From Rep. Linda Upmeyer –

Ever since I’ve served in the Iowa House, one of my favorite days during the legislative session is when FFA students come to visit. On Tuesday, the entire Capitol was flooded with kids in blue jackets from all over the state, visiting with their elected officials! I was lucky enough to have a chance to meet with some of the students from the Tall Corn FFA Chapter.

This week we finalized our deappropriation bill to ensure the state lives within its means. This bill made a number of budget reductions to the current fiscal year after projected revenues have come in lower than anticipated. The reason for the lower revenue is largely due to a slumping agricultural economy and the effects it has had on other industries across the state. We had to make some very difficult decisions during this process, but it was necessary to ensure we have a balanced budget.

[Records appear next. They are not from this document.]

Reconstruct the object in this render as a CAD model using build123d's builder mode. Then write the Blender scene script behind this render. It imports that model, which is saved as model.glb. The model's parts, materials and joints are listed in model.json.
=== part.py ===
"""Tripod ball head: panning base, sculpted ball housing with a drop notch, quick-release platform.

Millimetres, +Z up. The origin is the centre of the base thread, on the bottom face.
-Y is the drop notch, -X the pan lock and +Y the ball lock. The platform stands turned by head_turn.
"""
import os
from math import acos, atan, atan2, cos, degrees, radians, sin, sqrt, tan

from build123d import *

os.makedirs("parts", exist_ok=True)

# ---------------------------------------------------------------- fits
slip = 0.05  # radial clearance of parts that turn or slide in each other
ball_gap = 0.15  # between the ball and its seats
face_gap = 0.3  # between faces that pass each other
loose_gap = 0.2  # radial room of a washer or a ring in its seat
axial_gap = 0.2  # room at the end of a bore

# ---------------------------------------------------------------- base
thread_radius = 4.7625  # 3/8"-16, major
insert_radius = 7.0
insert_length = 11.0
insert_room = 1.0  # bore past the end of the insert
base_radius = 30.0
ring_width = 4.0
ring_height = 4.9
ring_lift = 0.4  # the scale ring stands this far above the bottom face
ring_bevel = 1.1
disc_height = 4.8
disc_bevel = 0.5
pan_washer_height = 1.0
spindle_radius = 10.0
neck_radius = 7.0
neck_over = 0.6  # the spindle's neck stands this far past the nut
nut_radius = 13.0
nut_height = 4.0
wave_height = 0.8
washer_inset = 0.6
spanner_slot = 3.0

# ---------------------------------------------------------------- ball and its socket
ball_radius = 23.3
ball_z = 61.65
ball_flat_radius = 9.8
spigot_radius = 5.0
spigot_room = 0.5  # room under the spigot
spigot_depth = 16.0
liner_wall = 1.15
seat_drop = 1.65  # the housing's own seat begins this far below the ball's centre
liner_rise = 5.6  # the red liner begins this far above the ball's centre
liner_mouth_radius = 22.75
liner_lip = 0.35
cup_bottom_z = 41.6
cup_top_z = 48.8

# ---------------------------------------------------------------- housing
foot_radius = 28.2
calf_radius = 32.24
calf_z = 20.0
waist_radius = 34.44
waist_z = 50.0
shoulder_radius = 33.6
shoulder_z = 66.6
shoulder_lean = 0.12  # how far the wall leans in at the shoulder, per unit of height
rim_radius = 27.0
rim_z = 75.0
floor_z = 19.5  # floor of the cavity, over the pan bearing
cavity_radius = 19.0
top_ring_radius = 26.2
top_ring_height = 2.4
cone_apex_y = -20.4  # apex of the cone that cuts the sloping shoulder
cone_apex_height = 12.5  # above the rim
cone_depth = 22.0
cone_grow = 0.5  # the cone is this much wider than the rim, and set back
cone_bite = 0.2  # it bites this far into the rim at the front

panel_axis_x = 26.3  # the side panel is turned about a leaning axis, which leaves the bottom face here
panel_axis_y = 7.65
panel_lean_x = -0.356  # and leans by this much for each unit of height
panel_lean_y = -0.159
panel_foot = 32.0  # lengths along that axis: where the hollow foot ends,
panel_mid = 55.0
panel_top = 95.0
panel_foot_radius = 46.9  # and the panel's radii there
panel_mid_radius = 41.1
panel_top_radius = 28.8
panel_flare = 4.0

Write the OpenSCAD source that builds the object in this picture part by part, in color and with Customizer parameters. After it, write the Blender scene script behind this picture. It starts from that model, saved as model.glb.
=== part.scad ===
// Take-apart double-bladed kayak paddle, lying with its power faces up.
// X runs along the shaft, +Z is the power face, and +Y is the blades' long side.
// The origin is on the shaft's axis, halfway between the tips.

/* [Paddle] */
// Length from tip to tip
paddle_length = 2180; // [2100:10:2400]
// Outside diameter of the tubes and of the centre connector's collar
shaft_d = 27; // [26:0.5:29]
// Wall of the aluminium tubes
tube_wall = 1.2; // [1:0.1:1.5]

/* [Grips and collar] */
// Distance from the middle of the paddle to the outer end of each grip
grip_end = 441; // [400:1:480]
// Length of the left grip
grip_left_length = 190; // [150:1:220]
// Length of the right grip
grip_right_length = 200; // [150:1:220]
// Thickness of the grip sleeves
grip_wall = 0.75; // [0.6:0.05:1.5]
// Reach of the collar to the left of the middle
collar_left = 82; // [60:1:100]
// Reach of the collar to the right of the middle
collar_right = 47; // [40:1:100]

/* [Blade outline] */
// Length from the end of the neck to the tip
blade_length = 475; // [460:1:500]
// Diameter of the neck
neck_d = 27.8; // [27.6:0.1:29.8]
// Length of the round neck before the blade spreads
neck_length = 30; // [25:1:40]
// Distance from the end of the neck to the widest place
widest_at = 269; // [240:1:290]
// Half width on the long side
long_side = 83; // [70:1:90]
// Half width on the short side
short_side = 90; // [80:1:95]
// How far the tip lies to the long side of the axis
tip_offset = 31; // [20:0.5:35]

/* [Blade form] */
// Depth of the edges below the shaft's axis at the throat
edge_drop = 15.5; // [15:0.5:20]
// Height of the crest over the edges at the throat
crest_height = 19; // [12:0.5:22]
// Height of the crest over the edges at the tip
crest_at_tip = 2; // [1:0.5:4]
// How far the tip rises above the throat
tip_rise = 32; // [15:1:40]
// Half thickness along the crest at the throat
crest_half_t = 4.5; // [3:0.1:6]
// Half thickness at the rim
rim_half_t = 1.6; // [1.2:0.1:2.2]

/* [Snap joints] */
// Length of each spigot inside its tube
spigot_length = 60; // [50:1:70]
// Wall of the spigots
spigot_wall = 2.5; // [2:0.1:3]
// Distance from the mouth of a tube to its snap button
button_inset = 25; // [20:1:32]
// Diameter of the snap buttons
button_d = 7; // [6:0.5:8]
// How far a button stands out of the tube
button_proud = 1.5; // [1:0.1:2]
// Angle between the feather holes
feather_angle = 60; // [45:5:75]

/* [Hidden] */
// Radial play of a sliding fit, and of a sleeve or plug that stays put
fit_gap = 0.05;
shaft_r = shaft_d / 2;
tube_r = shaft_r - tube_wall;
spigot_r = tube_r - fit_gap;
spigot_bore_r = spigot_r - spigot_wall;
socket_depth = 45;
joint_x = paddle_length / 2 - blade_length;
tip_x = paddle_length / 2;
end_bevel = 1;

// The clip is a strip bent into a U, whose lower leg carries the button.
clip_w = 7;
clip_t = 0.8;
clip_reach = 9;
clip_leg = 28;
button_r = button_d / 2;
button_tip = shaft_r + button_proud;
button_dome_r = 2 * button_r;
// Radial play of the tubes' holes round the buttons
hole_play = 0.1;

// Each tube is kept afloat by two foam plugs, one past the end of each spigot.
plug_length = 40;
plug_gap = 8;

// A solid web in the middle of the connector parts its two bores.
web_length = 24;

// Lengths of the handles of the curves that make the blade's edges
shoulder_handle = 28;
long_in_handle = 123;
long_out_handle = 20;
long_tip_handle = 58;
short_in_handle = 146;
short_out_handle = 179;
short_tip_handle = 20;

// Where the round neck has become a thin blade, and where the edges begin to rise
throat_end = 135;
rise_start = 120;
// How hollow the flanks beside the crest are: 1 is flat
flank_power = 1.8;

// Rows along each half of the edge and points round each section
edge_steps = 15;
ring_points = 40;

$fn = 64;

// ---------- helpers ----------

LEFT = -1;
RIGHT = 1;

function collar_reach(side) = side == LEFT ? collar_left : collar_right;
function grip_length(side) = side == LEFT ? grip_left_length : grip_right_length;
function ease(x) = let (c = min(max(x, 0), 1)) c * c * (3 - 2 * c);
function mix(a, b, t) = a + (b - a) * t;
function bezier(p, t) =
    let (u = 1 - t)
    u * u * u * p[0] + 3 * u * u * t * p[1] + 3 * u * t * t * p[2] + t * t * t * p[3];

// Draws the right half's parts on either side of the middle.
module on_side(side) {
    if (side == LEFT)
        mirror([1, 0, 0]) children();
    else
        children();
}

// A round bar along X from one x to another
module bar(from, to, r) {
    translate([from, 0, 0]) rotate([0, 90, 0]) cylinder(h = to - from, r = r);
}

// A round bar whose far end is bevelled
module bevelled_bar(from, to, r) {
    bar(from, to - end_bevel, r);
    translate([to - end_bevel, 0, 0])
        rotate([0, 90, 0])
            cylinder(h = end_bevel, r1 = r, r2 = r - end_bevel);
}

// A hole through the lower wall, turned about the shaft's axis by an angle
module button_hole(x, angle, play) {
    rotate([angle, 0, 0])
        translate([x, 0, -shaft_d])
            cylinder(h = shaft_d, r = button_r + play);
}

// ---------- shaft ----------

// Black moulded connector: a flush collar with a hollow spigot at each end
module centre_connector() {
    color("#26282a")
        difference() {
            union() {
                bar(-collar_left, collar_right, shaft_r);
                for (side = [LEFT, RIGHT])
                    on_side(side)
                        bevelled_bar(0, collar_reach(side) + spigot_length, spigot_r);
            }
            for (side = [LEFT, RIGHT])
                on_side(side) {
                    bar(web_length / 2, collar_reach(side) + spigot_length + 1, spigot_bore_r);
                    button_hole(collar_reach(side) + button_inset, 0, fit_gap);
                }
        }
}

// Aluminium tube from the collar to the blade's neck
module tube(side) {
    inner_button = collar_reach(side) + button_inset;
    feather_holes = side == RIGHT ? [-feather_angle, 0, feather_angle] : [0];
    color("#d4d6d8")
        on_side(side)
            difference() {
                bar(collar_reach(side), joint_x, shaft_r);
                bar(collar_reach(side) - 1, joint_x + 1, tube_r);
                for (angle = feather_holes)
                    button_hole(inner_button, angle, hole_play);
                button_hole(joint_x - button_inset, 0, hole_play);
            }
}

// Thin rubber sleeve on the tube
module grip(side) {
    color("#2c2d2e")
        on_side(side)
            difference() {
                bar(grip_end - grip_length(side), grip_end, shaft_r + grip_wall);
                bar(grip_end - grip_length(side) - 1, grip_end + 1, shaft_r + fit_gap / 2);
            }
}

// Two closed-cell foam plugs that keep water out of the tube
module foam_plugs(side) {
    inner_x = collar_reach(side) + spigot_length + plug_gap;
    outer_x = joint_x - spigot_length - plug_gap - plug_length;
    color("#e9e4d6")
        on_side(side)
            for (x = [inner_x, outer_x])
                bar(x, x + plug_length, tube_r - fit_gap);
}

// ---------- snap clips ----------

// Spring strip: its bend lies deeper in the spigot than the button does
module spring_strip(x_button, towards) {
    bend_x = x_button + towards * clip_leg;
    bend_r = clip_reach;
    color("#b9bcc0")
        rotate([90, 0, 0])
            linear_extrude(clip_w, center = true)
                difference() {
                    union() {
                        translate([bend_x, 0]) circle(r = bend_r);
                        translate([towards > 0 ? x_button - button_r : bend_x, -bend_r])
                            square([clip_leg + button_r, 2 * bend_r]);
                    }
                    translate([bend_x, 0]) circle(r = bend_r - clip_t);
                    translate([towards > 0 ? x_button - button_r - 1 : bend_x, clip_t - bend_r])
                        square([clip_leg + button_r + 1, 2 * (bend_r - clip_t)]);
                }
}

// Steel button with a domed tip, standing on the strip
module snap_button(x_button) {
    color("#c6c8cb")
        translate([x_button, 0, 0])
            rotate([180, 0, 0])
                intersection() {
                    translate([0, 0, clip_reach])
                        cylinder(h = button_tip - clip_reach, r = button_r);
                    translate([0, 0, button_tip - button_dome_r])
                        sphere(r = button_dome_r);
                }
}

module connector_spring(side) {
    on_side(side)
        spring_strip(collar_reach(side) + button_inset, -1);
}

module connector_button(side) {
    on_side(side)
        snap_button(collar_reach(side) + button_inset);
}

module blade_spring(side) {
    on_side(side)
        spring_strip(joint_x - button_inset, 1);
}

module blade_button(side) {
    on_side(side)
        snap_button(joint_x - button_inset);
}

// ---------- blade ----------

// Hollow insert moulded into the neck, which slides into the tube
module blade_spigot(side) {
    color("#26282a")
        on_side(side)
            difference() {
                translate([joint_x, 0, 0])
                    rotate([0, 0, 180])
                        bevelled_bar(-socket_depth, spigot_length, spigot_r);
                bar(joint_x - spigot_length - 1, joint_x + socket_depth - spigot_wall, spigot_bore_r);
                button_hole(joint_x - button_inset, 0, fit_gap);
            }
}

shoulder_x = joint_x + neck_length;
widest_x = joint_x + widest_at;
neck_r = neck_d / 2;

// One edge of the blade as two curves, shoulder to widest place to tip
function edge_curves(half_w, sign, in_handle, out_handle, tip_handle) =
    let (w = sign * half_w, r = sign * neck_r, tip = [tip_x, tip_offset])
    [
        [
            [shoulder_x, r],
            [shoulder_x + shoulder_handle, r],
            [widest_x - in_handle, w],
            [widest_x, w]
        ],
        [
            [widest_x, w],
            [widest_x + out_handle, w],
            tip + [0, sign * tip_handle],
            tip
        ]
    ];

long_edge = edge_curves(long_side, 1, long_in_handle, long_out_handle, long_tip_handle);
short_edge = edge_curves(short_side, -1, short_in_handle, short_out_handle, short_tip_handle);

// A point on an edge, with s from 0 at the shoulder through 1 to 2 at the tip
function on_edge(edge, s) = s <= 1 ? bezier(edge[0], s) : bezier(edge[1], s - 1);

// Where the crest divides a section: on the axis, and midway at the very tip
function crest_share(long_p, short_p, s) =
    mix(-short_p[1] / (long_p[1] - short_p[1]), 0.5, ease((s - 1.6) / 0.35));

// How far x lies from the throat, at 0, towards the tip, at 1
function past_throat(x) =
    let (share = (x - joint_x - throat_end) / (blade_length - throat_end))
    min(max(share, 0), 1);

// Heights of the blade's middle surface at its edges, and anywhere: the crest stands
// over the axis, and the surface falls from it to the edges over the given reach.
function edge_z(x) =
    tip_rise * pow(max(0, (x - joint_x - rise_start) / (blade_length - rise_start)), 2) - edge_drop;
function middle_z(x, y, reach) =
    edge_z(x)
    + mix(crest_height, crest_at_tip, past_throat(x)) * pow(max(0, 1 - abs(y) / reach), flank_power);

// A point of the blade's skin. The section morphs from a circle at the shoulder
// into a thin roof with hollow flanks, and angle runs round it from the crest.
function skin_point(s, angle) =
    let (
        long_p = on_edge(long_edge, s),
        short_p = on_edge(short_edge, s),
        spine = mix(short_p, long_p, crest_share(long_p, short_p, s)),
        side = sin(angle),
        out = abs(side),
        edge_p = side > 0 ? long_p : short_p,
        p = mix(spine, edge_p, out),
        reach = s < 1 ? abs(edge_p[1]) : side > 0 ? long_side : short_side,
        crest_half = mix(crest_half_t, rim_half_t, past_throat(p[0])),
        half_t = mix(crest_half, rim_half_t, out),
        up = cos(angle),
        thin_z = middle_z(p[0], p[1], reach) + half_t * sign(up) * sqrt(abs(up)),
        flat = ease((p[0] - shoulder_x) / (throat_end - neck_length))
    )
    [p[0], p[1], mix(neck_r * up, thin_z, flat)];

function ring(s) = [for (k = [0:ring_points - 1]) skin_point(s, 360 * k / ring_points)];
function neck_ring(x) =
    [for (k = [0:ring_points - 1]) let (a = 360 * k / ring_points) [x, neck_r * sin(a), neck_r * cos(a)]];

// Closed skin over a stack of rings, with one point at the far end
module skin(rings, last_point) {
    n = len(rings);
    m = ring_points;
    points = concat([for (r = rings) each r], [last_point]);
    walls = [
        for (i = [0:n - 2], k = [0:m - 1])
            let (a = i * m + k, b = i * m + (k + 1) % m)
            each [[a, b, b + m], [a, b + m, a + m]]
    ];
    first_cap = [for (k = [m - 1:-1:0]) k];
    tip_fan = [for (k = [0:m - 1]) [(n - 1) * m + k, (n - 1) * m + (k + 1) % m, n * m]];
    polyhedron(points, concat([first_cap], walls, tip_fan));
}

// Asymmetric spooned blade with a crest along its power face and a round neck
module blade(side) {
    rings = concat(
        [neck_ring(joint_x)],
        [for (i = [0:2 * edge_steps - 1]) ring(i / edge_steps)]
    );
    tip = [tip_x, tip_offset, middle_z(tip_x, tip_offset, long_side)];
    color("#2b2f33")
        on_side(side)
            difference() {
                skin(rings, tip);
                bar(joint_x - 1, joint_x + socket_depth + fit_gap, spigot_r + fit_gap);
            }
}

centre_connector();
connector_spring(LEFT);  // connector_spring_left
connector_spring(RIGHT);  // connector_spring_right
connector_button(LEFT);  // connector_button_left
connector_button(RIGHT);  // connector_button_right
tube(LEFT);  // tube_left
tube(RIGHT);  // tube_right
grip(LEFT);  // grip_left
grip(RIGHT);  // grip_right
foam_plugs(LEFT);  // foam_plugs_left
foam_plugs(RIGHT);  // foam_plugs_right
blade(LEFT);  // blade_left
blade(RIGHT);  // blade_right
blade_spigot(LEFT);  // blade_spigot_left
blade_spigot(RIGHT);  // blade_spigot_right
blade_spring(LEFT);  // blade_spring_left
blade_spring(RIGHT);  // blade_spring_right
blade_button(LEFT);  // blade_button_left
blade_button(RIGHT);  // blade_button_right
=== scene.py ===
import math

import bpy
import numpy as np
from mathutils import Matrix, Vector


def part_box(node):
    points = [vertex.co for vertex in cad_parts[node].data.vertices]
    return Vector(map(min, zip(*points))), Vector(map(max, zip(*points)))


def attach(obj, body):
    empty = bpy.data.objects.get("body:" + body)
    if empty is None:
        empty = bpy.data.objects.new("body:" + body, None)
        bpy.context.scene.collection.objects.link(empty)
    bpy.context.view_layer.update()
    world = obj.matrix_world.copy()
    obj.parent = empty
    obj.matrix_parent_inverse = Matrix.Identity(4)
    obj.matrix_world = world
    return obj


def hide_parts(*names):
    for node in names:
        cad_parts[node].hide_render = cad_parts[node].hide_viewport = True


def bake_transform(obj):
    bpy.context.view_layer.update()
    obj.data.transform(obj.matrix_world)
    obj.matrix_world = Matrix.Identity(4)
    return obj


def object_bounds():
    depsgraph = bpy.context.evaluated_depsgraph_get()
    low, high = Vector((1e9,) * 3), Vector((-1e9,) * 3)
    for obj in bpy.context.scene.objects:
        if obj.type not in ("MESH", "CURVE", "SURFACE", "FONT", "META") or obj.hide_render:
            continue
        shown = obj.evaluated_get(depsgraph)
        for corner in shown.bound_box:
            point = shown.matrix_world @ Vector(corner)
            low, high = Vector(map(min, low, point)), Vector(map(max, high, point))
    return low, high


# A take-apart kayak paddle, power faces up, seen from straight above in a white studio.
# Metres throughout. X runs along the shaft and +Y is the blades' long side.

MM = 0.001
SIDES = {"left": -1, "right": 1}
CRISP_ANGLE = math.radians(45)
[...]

We’ve also been moving quickly to set Supplemental State Aid to schools in a timely manner. We know that it’s very important to our schools to have funding set early on so they can get to work planning their budgets for the upcoming school year. We recognize that this is incredibly important to school boards and superintendents and want to provide them with certainty.

Linda Upmeyer (right)

In addition to holding K-12 education harmless from any reductions in the deappropriations bill, we’re proposing to increase funding for schools by $40 million, bringing total investment in K-12 to $3.237 billion. Over the last six years we’ve invested an additional $640 million into K-12 education. It’s clear that K-12 education remains the state’s top priority, accounting for more than 43% of Iowa’s General Fund budget each year. We moved our funding proposal out of committee early this week and are expecting to debate it on the House floor early next week. This will ensure that schools can begin setting their budgets.

In addition to providing our schools with more resources, we’re also looking at ways to give them more flexibility with how they use those dollars. We’ve heard from many school leaders about different pots of money that are currently reserved for specific purposes that sit unused every year, collecting even more money. We should look for ways to provide our schools boards with more local control to make decisions that are best for their individual districts.

Last session the House passed a bill that would have allowed schools to use money reserved for professional development on things like curriculum and textbooks. We heard from several superintendents that this would be a helpful change.

In addition to flexibility, we’re also going to take a look at various inequities facing schools across the state. Schools in Des Moines don’t resemble those in Clear Lake or Hampton, and they all face their own unique challenges. We recognize these challenges and are committed to exploring solutions to ease some of these inequities.

We will continue studying these issues and look for ways to provide flexibility and resolve inequities. I encourage superintendents and school leaders from across the state to let us know what would be helpful to them. I look forward to continuing this conversation to give schools the tools they need to ensure our children receive the best education possible.